There is no excuse for my not writing more other than the usual one:  it's busy around here and seems to have become moreso, if that's possible, since we moved into the place.  We settled in and set ourselves up in record time--by the time we'd been here a month it looked like we'd lived here all our lives--but that's because we're both freaks about living out of boxes.   We must have order in whatever passes for home or we go nuts.  And once all was in order on the inside, we started with a vengeance on the outside.  Now we're finally getting to build the deck, and I must say I'm surprising myself at the hammering skills--and general coping skills--I'm developing through the process.  I generally hate construction.  You have to hit things hard and half the time what you plan doesn't pan out the first time--something doesn't fit, or nails miss their mark, or I have to bend this ungainly body into positions I was never meant to assume.  But today I did a pretty good job of some pretty hard stuff involving all of the above:  pieces that didn't fit, nails that didn't go through, and positions I needed aspirin simply to get into. 

The lien: I finally did what I should have done from the beginning.  I called the law office that handled the closing on this land purchase.  They were able to solve the problem literally overnight.  Turned out our purchase enabled the seller to retire his debt, which he did, but nobody bothered to tell the county about it.  We are simply awaiting the paperwork from the seller's lending bank certifying the payoff, which I will then hand carry to the county here to have registered.  We have a month for all this to happen before our loan application would have to be re-done, so we're not worried.

Thanks for your kind wishes and your expressions of solicitude.  If you want to know what's up on a more regular basis, I'm a lot more present on Facebook these days than here, simply because Facebook requires less of a time commitment.  Join me there--I love friends!  And I promise to try to do better here.

Thursday, April 8, 2010

Random Notes

I set out on a real post yesterday, and then the phone rang all hell broke loose (I'll explain later) when I was mid-way through it and I had to quit.

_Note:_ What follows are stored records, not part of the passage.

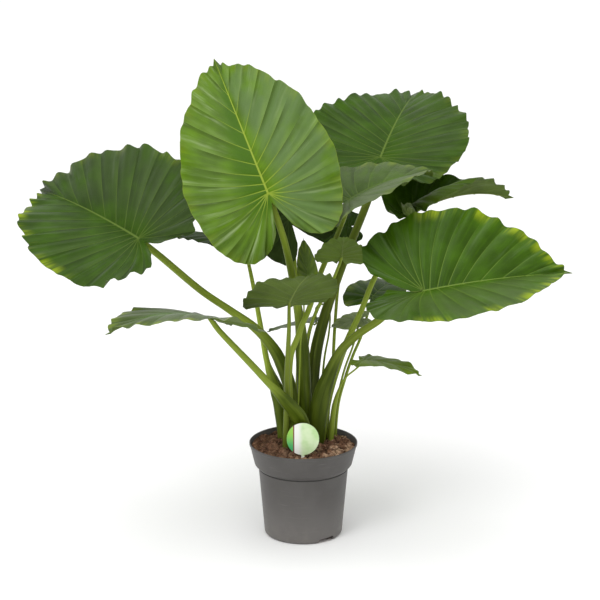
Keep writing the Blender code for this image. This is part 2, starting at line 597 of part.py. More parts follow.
def build():
    clear_scene()
    pot_object()
    look = material("label", LABEL_GREEN, LABEL_ROUGH)
    add_object("plant_label", label_shape(), look)
    holes = [add_object("stake_hole", label_shape(GAP), look)]
    for letter, leaf in LEAVES.items():
        blade = Blade(**leaf)
        blade_object(letter, leaf)
        petiole_object(letter, PETIOLES[letter], blade)
        holes.append(add_object("hole_" + letter, petiole_shape(PETIOLES[letter], blade, GAP), look))
    soil_object(holes)


build()
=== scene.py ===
"""The looks of the potted California alocasia: veined blades, sheathed petioles, coir soil and nursery pot.

Metres, +Z up, in the CAD model's frame. Angles are in degrees. The plant's three tables are in millimetres.
They repeat part.py's, without the seeds, which count the letters, and the folds and curls that most have.
"""

import json
from math import atan2, cos, exp, hypot, pi, radians, sin, sqrt

import bmesh
import bpy
import numpy as np
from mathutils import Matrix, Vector, noise

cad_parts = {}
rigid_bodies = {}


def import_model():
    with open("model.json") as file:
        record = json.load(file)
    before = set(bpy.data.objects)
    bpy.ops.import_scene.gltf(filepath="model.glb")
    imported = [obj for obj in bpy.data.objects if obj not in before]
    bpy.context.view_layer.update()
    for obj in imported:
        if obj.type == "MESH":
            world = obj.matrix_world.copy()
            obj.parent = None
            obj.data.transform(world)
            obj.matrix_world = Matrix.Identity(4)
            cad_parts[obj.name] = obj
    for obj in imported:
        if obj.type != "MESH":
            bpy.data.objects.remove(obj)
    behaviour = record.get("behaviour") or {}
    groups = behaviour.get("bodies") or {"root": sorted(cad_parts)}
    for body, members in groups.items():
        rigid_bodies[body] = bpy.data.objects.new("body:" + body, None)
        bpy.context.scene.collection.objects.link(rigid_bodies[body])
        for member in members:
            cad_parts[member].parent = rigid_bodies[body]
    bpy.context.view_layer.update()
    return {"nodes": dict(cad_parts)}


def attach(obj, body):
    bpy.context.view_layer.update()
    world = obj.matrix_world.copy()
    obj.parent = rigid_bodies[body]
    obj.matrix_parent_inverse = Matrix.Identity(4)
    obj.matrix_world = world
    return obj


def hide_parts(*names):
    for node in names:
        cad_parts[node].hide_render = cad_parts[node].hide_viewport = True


# Camera, in the photograph's place
CAMERA_AT = (-0.0065, -3.46, 1.37)
CAMERA_DOWN = 14.6
CAMERA_LENS = 112.62

# Blades, as in part.py
REACH_BACK = 0.485
REACH_TIP = 0.515
REACH_TURN = 47.0
LOBE_END = 160.0
LOBE_TURN = 128.0
LOBE_ROUND = 0.5
SINUS_BACK = 0.06
TIP_REACH = 1.03
FIRST_ANGLE = 1.5
ANGLE_POWER = 1.4
LAST_FOOT = 0.86
FOOT_TURN = 30.0
FOOT_LEAST = 0.06
LOBE_LENGTH = 0.45
LOBE_SHARE = 0.8
HALF_WIDTH = 0.55
VEIN_SHARE = 0.010
WAVE = 0.02
SWELLS = 1.7
RIB_SHARE = 0.014
RIB_LEAST = 0.0016

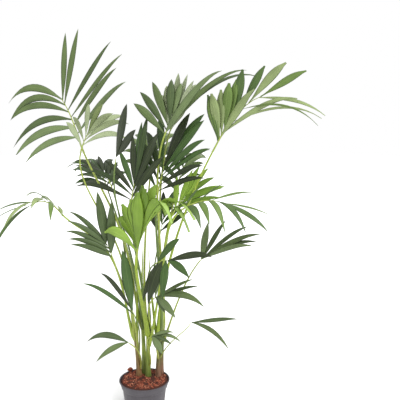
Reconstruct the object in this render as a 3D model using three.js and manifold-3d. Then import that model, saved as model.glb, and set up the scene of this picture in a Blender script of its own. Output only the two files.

I looked back at it again just now and realized it was just a meandering recount of all the work we've done since we moved in March 19. Not to minimize, it was a lot of work. The retrieval from Delaware of all the things we had left there meant another whole moving-in, this time of well-loved but admittedly too numerous things we "de-cluttered" from the house in Arlington as we readied it for market, not to mention all the things we had collected for the Delaware trailer itself over the four summers we enjoyed it. In a nutshell, we consolidated three dwellings into this one, and in the process filled thrift stores and giveaway bins with several trips' worth of usable but extraneous stuff, both here and in Delaware. I think we can safely say all the jigsaw pieces that had been scattered around the mid-Atlantic are under one roof. We're moved in, and now we can start on the list of projects that will lend completion to the home. That list is endless, of course, and it's just the things we know about and can plan on! (People have told us that the house looks so complete they'd think we've been living here for years. The truth is, we'd imagined most settings for months and it was a mere case of putting things where we knew they belonged. The hardest part of the job was hauling it all in.)

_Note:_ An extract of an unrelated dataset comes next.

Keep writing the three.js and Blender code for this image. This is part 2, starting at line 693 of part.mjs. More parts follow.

The hell that broke loose yesterday concerns a home equity line of credit we are applying for. We want to take advantage of our excellent credit ratings and of the fact that we own our house free and clear. The application process, however, has taken on the potential to turn into a nightmare because a very sizable lien was found on the property--a lien that supposedly has existed since 2005 but did not show up in the title search when we made our purchase in March, 2009. Some title company, either the one that did the original search for our purchase or the one working for our lending bank, has made a big mistake. There are myriad things to ponder and worry about in such a situation--my initial inquiries following yesterday's phone call from the bank led me to inexplicable dealings in the next county. All we can do is wait for the thing to play itself out, and that's frustrating for a born "fixer" like me. We should have more details, and maybe a resolution (for good or ill) next week. At least one thing has come out of this: now we know what title insurance is for!

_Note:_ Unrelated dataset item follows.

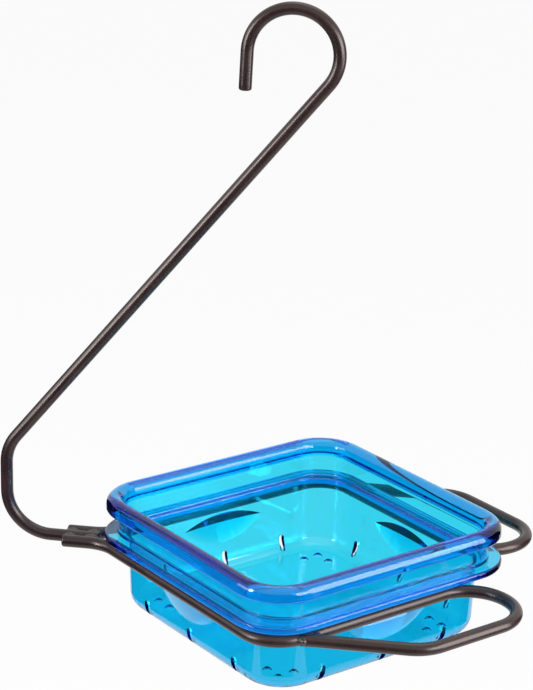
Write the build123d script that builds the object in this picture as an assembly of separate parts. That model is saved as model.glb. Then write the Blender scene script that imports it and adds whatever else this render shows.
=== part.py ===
from build123d import *
import math
import os

# Hanging bird feeder: a bent rod, two bent wires welded to its foot, and a moulded dish that drops into the
# square ring between the wires. Lengths are millimetres and angles are degrees. The origin is the saddle
# under the top of the hook, +Z is up, and the hanger's bends all lie in the XZ plane.

# Round steel rod and wire, one gauge throughout
rod_diameter = 6.0
end_round = 1.0
fit_gap = 0.1

# Hanger rod, measured on its centreline
hook_radius = 21.0
tip_length = 18.0
tip_lean = 2.0
hanger_height = 243.3
leg_height = 44.0
leg_standoff = 43.4
hanger_bend_radius = 22.0
rod_end_inset = 2.4
hook_offset = 10.0

# Ring and perch wires, measured on their centrelines
ring_clearance = 2.7
ring_corner_radius = 18.0
yoke_tail = 14.6
yoke_bend_radius = 20.0
perch_bend_radius = 20.0
perch_straight = 0.6
perch_span = 48.7
strand_inset = 3.9
strand_end_setback = 1.0

# Welds
yoke_bead_radius = 1.8
yoke_bead_lift = 1.95
yoke_bead_length = 4.8
yoke_bead_inset = 1.2
bead_end_chamfer = 0.5
perch_weld_radius = 2.5
perch_weld_height = 4.8
perch_weld_chamfer = 0.9
perch_weld_shift = 0.8

# Dish body, which hangs inside the ring
body_half = 66.0
body_corner = 22.5
body_depth = 35.0
draft = 2.0
wall = 2.3
floor_thickness = 2.4
base_round = 8.6

# Dish flange, upper wall and rim bead
flange_thickness = 3.5
flange_overhang = 0.3
flange_edge_round = 1.2
ledge_width = 2.0
ledge_round = 0.9
wall_corner = 17.7
rim_height = 22.1
bead_overhang = 6.2
bead_depth = 7.7
bead_edge_round = 1.5
bead_root_round = 2.0
step_height = 2.0
step_width = 0.9

# Dish retaining bumps, which snap past the ring wire
bump_chord = 46.6
bump_embed = 0.5
bump_ridge_drop = 3.6
bump_drop = 10.4
bump_shoulder = 5.3

# Dish drain slots and drain holes
slot_width = 3.0
slot_height = 10.5
slot_corner_gap = 7.8
slot_floor_reach = 5.0
drain_corner_inset = 19.0
drain_radial_offset = 3.2
drain_side_offset = 6.2
drain_diameter = 2.6
countersink_diameter = 4.4

# Clearances, and the overrun of every cut
seat_gap = 0.3
lift_clearance = 0.3
overrun = 1.0

# Round shapes that stand on the point they are placed at
SEATED = (Align.CENTER, Align.CENTER, Align.MIN)

# Sizes that follow from those above
rod_radius = rod_diameter / 2
ring_half = body_half + ring_clearance + rod_radius
ring_apex = math.sqrt(2) * ring_half
hook_centre_z = rod_radius - hook_radius
ring_z = hook_centre_z - hanger_height
yoke_pitch = rod_diameter + fit_gap
strand_y = ring_apex - (math.sqrt(2) - 1) * ring_corner_radius - strand_inset
strand_end_x = ring_apex - strand_y
flange_half = ring_half + rod_radius + flange_overhang
wall_half = body_half + ledge_width
flange_corner = wall_corner + flange_half - wall_half
bump_ridge = rod_diameter + seat_gap + bump_ridge_drop
slot_top = body_depth - slot_height


def round_bar(path):
    """Round bar along a path of lines and tangent arcs."""
    return sweep(Plane(origin=path @ 0, z_dir=path % 0) * Circle(rod_radius), path=path)


def dress_ends(bar):
    """Bar with the edges of its flat cut ends rounded over."""
    return fillet(bar.faces().filter_by(GeomType.PLANE).edges(), end_round)


def hanger_rod():
    """Hook, slanted arm, upright leg and level foot, bent from one rod in the XZ plane."""
    hook_centre = Vector(0, hook_centre_z)
    tip_angle = 180 - tip_lean
    tip_start = hook_centre + Vector(hook_radius, 0).rotate(Axis.Z, tip_angle)
    tip_end = tip_start + Vector(-tip_length, 0).rotate(Axis.Z, 90 - tip_lean)
    leg_x = hook_offset - ring_apex - leg_standoff
    upper_bend = Vector(leg_x, ring_z + leg_height)
    lower_bend = Vector(leg_x, ring_z)
    foot_end = Vector(hook_offset - ring_apex + rod_end_inset, ring_z)

    # The arm leaves the hook where the line from the upper bend is tangent to it
    reach = hook_centre - upper_bend
    arm_angle = math.degrees(math.atan2(reach.Y, reach.X) - math.asin(hook_radius / reach.length))
    arm_start = hook_centre + Vector(hook_radius, 0).rotate(Axis.Z, arm_angle - 90)

    tip = Line(tip_end, tip_start)
    hook = CenterArc(hook_centre, hook_radius, tip_angle, arm_angle - 90 - tip_angle)
    arm = FilletPolyline(arm_start, upper_bend, lower_bend, foot_end, radius=hanger_bend_radius)
    path = Wire([*tip.edges(), *hook.edges(), *arm.edges()])
    return dress_ends(round_bar(Plane.XZ * path))


def beside_ring(reach, along):
    """Point of the near right-hand side: its distance from the dish centre, and its place along the side."""
    return Vector(reach + along, along - reach) / math.sqrt(2)


def near_perch_wire():
    """Half of the ring and one perch loop, bent from one wire, from the yoke round to the ring again."""
    loop_reach = ring_half + 2 * perch_bend_radius + perch_straight
    yoke_end = Vector(-ring_apex - yoke_tail, -yoke_pitch)
    yoke_bend = Vector(yoke_pitch - ring_apex, -yoke_pitch)
    ring_corner = Vector(0, -ring_apex)
    turn_out = beside_ring(ring_half, perch_span)
    turn_back = beside_ring(loop_reach, perch_span)
    strand_bend = beside_ring(loop_reach, loop_reach - math.sqrt(2) * strand_y)
    bar_middle = (turn_back + strand_bend) / 2
    strand_end = Vector(strand_end_x + strand_end_setback, -strand_y)

    radii = [yoke_bend_radius, ring_corner_radius, perch_bend_radius, perch_bend_radius]
    ring_side = FilletPolyline(yoke_end, yoke_bend, ring_corner, turn_out, turn_back, bar_middle, radius=radii)
    strand = FilletPolyline(bar_middle, strand_bend, strand_end, radius=perch_bend_radius)
    ring_bar = dress_ends(round_bar(ring_side))
    return Pos(hook_offset, 0, ring_z) * (ring_bar + round_bar(strand))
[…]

The house may be looking lovely on the inside, (today's photo is of my favorite vista) but outside we're still all dust or mud, depending on the weather. Dwayne, the landscaper, doesn't want to do anything until Joe, the the bulkhead guy, puts in a retaining wall next to the wetlands on the side of the house. Joe can't start on our project until he's done with the job he's on now, and of course last night's soaking rain didn't help matters anywhere heavy machinery is needed. Landscaping will be an ongoing saga. I did plant a couple of trees yesterday where no machines will have to go.

The pollen you have either been reading about or contending with personally over the past few days hit us like a yellow nor'easter. It's record-breaking in these parts (we seem to have arrived here during a time when records were scheduled to be broken)--the air itself was a greenish-yellow fog as we drove on US 17 yesterday. We left the cars outside the garage last night for the express purpose of allowing the rain to relieve them of their dusty burdens. According to local authorities, most of the pollen we're seeing here is from loblolly pines, which the wooded part of our property is full of. We thought the oak and maple pollen in Arlington were bad, but we've never seen anything like this.

We got the boat running yesterday for the first time this season. Took about a half-hour of repeated attempts, but the old bucket of bolts finally kicked into life and purred like a kitten. We saw on our short boat ride that here in early April the Little River is already an obstacle course of crab pots. I bought some crab bait yesterday. Can't wait to start hauling in a few of my own!

Finally: Kat's recent fatal run-in with the copyright police has led me to a decision not to post music anymore, at least not in the MP3 format from my own collection as had been my pleasurable practice heretofore. I will miss the exercise because choosing the songs forced me into my library to refresh my memory of what I have, and gave me many hours of joy as I sampled and chose. But I dare not lose my space on Blogger, and truth to tell I no longer have the hours needed to luxuriate in my music collection. I may decide to go the Youtube route, as many of my friends do.